start Dataset excerpt

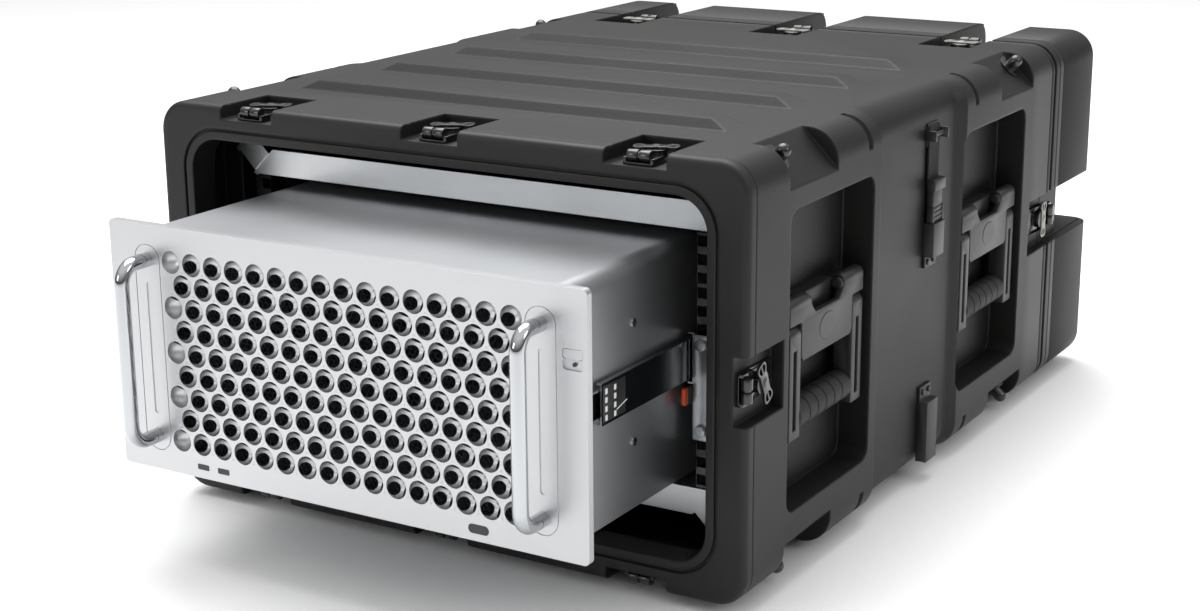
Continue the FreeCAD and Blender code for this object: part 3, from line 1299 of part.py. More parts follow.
def handle_bail(name, y):
    """A spring handle's bail on the right: two slotted arms and the bar between them."""
    solid, holes = [], []
    for side in (-1, 1):
        inner, outer = ("arm_inner", "arm_outer") if side > 0 else ("-arm_outer", "-arm_inner")
        low, high = "%s + %s" % (y, inner), "%s + %s" % (y, outer)
        middle = "%s + %d * (arm_inner + handle_half) / 2" % (y, side)
        solid.append(block("%s_arm%d" % (name, side + 1), ("face_x - arm_depth", low, "hinge_z - arm_drop"),
                           ("face_x", high, "hinge_z")))
        width = "arm_outer - arm_inner"
        solid.append(rod("%s_hub%d" % (name, side + 1), "hinge_in", "arm_inner", width, Vector(0, side, 0),
                         ("hinge_x", y, "hinge_z")))
        holes.append(rod("%s_bore%d" % (name, side + 1), "pin_radius + pin_play", "arm_inner - cut_over",
                         width + " + 2 * cut_over", Vector(0, side, 0), ("hinge_x", y, "hinge_z")))
        holes.append(block("%s_slot%d" % (name, side + 1),
                           ("face_x - arm_slot_depth", middle + " - arm_slot / 2",
                            "hinge_z - arm_drop + slot_foot"),
                           ("face_x + cut_over", middle + " + arm_slot / 2",
                            "hinge_z - hinge_in - slot_top")))
    solid.append(rod(name + "_core", "core_radius", "-arm_inner - core_root", "2 * (arm_inner + core_root)",
                     Vector(0, 1, 0), ("hand_x", y, "hinge_z - hand_drop")))
    return in_case(minus(name, joined(name + "_blank", *solid), *holes))


def handle_grip(name, y):
    """The soft grip around a bail's bar."""
    at = ("hand_x", y, "hinge_z - hand_drop")
    outer = rod(name + "_outer", "hand_radius", "-arm_inner", "2 * arm_inner", Vector(0, 1, 0), at)
    inner = rod(name + "_inner", "core_radius", "-arm_inner - cut_over", "2 * (arm_inner + cut_over)",
                Vector(0, 1, 0), at)
    return in_case(minus(name, outer, inner))


def make_handles():
    """Four spring handles: hinge plates in one group, each bail and grip a piece of its own."""
    plates = []
    for end, y in (("front", "recess_front_y"), ("rear", "recess_rear_y")):
        plate = handle_plate("handle_plate_" + end, y)
        plates += [plate, mirrored("handle_plate_%s_left" % end, plate)]
        for kind, maker in (("handle_bail", handle_bail), ("handle_grip", handle_grip)):
            label = "%s_%s" % (kind, end)
            piece = keep(label + "_right", maker(label + "_right", y))
            keep(label + "_left", mirrored(label + "_left", piece))
    group("handle_plates", *plates)


# --- Tie-down straps -----------------------------------------------------------------------

def make_straps():
    """A strap on each side: anchor loop, webbing, quick-release clip and buckles."""
    at_y = ("strap_y - buckle_half", "strap_y + buckle_half")
    out = "waist_x + buckle_thick"
    body_in = "waist_x + web_lift"
    slot_x = ("waist_x + buckle_thick / 2 - prong_thick / 2", "waist_x + buckle_thick / 2 + prong_thick / 2")
    pieces = []
    anchor = block("anchor_plate", ("waist_x", at_y[0], "loop_z - anchor_half"),
                   (body_in, at_y[1], "loop_z + anchor_half"))
    bar = rod("anchor_bar", "loop_bar", "-buckle_half", "2 * buckle_half", Vector(0, 1, 0),
              ("waist_x + web_lift + strap_thick + loop_bar", "strap_y", "loop_z"))
    cheeks = ((at_y[0] + " - anchor_cheek", at_y[0]), (at_y[1], at_y[1] + " + anchor_cheek"))
    ends = []
    for i, (low, high) in enumerate(cheeks):
        ends.append(block("anchor_end%d" % i, ("waist_x", low, "loop_z - cheek_half"),
                          (out, high, "loop_z + cheek_half")))
    pieces.append(joined("anchor", anchor, bar, *ends))

    socket = block("socket_body", ("waist_x", at_y[0], "socket_foot"), (out, at_y[1], "clip_foot"))
    cavity = block("socket_cavity",
                   (slot_x[0] + " - play", "strap_y - prong_half - play", "clip_foot - prong_length - play"),
                   (slot_x[1] + " + play", "strap_y + prong_half + play", "clip_foot + cut_over"))
    tab = block("socket_tab", ("waist_x", at_y[0], "socket_foot - tab_drop"),
                ("waist_x + tab_thick", at_y[1], "socket_foot"))
    pieces.append(joined("socket", minus("socket_shell", socket, cavity), tab))
    step = "low_buckle_top - low_step"
    low_body = block("low_buckle_body", ("waist_x", at_y[0], "low_buckle_foot"), (out, at_y[1], step))
    low_tab = block("low_buckle_tab", ("waist_x", at_y[0], step),
                    ("waist_x + tab_thick", at_y[1], "low_buckle_top + tab_drop"))
    pieces.append(joined("low_buckle", low_body, low_tab))
    for i, z in enumerate(("socket_foot - tab_drop / 2", "low_buckle_top + tab_drop / 2")):
        for side in (-1, 1):
            pieces.append(rod("tab_screw%d%d" % (i, side + 1), "tab_screw_radius", "0", "tab_screw_height",
                              Vector(1, 0, 0), ("waist_x + tab_thick", "strap_y + %d * tab_screw_y" % side, z)))
    pair("strap_fittings", in_case(compound("strap_fittings_right", pieces)))

    web = block("webbing_run", (body_in, "strap_y - strap_width / 2", "clip_top"),
                ("%s + strap_thick" % body_in, "strap_y + strap_width / 2", "strap_top"))
    pair("strap_webbing", in_case(compound("strap_webbing_right", [web])))

    clip = block("clip_body", (body_in, at_y[0], "clip_foot + play"), (out, at_y[1], "clip_top"))
    prong = block("clip_prong", (slot_x[0], "strap_y - prong_half", "clip_foot - prong_length"),
                  (slot_x[1], "strap_y + prong_half", "clip_foot + play"))
    right = keep("strap_clip_right", in_case(joined("strap_clip_right", clip, prong)))
    keep("strap_clip_left", mirrored("strap_clip_left", right))


# --- Build ---------------------------------------------------------------------------------

def check():
    """Stop if a feature failed, a cut removed nothing or a sub-part is not sound."""
    for item in DOC.Objects:
        if "Invalid" in item.State or "Error" in item.State:
            raise RuntimeError("%s: %s" % (item.Name, item.State))
    for before, cut in CUTS:
        if cut.Shape.Volume >= before.Shape.Volume - 1:
            raise RuntimeError("%s removes nothing" % cut.Name)
    for label, item in PARTS.items():
        if item.Shape.isNull() or not item.Shape.isValid() or item.Shape.Volume <= 0:
            raise RuntimeError("%s is not a sound solid" % label)


def main():
    """Build every sub-part, check them all and write one STEP file for each."""
    fill_sheet()
    make_case()
    make_lid()
    make_latches()
    make_isolators()
    make_frame()
    make_slides()
    make_panel()
    make_grips()
    make_housing()
    make_handles()
    make_straps()
    DOC.recompute()
    check()
    os.makedirs("parts", exist_ok=True)
    for label, item in PARTS.items():
        item.Shape.exportStep("parts/%s.step" % label)


main()
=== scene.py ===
"""Looks of a shock-mounted equipment rack case with its slide-out unit, built around the CAD frame."""

import json
import logging
import math
from dataclasses import dataclass, field
from enum import Enum
from typing import Callable, Mapping, Optional, Sequence

import bmesh
import bpy
from mathutils import Euler, Matrix, Vector


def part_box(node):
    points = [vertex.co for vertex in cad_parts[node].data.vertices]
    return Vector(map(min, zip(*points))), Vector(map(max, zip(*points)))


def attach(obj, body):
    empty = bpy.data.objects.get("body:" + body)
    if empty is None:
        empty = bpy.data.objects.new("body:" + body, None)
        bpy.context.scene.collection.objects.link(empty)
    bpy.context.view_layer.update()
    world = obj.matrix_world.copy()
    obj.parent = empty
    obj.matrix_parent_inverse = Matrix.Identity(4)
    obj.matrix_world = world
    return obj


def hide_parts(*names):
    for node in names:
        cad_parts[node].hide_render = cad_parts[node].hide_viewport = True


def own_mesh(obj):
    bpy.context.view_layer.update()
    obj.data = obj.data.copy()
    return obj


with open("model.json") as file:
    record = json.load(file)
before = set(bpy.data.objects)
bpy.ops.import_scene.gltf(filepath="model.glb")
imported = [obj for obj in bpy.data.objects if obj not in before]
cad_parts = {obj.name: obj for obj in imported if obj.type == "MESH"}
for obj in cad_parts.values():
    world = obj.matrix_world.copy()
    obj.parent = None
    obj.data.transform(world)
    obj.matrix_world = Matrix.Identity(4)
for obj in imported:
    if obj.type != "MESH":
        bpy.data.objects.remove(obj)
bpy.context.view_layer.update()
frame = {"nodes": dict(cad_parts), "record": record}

LOG = logging.getLogger("rack_case")
MM = 0.001
WELD_DISTANCE = 2e-5
SMOOTH_ANGLE = math.radians(32)
FLAT_ANGLE = math.radians(0.4)
CREASE_ANGLE = math.radians(40)  # a CAD edge sharper than this is bevelled
RIM_ANGLE = math.radians(60)  # a plate's or rod's rim is sharper than this
FRONT_RIM_Y = -340.75  # the case's front rim, in the row frame, in millimetres
SHELL_BASE_Z = 8.8  # the shell's underside above the plane that the ribs stand on
SHELL_HEIGHT = 375.7
MIDDLE_Z = SHELL_HEIGHT / 2
SHELL_HALF_WIDTH = 305.5
SHELL_EDGE_RADIUS = 28.7  # long outer edges of the shell and of the lid
SURFACE_BAND = 0.6  # a vertex this close to the moulded surface belongs to it


class Side(Enum):
    """The two long sides of the case."""

    LEFT = -1
    RIGHT = 1


# ---------------------------------------------------------------------------- colours and nodes


def to_linear(code: str) -> tuple[float, float, float, float]:
    """Turn an sRGB hex colour into linear RGBA.

    Args:
        code: Six hex digits after a hash.

    Returns:
        Linear red, green, blue and an alpha of one.
    """
    values = [int(code[i:i + 2], 16) / 255 for i in (1, 3, 5)]
    linear = [v / 12.92 if v <= 0.04045 else ((v + 0.055) / 1.055) ** 2.4 for v in values]
    return (linear[0], linear[1], linear[2], 1.0)


def add_node(tree: bpy.types.NodeTree, kind: str, values: Optional[Mapping[str, object]] = None,
             links: Optional[Mapping[object, bpy.types.NodeSocket]] = None) -> bpy.types.Node:
    """Add one shader node with its settings and its incoming links.

    Args:
        tree: The material's node tree.
        kind: The node's type name.
        values: Input names or attribute names and their values.
        links: Input names or indexes and the sockets that feed them.

    Returns:
        The new node.
    """
    node = tree.nodes.new(kind)
    for key, value in (values or {}).items():
        if key in node.inputs:
            node.inputs[key].default_value = value
        else:
            setattr(node, key, value)
    for key, socket in (links or {}).items():
        tree.links.new(socket, node.inputs[key])
    return node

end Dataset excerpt

▶ Direction
Where does the word "imported" appear? Return each line that holds it.

▶ The solution
imported = [obj for obj in bpy.data.objects if obj not in before]
cad_parts = {obj.name: obj for obj in imported if obj.type == "MESH"}
for obj in imported:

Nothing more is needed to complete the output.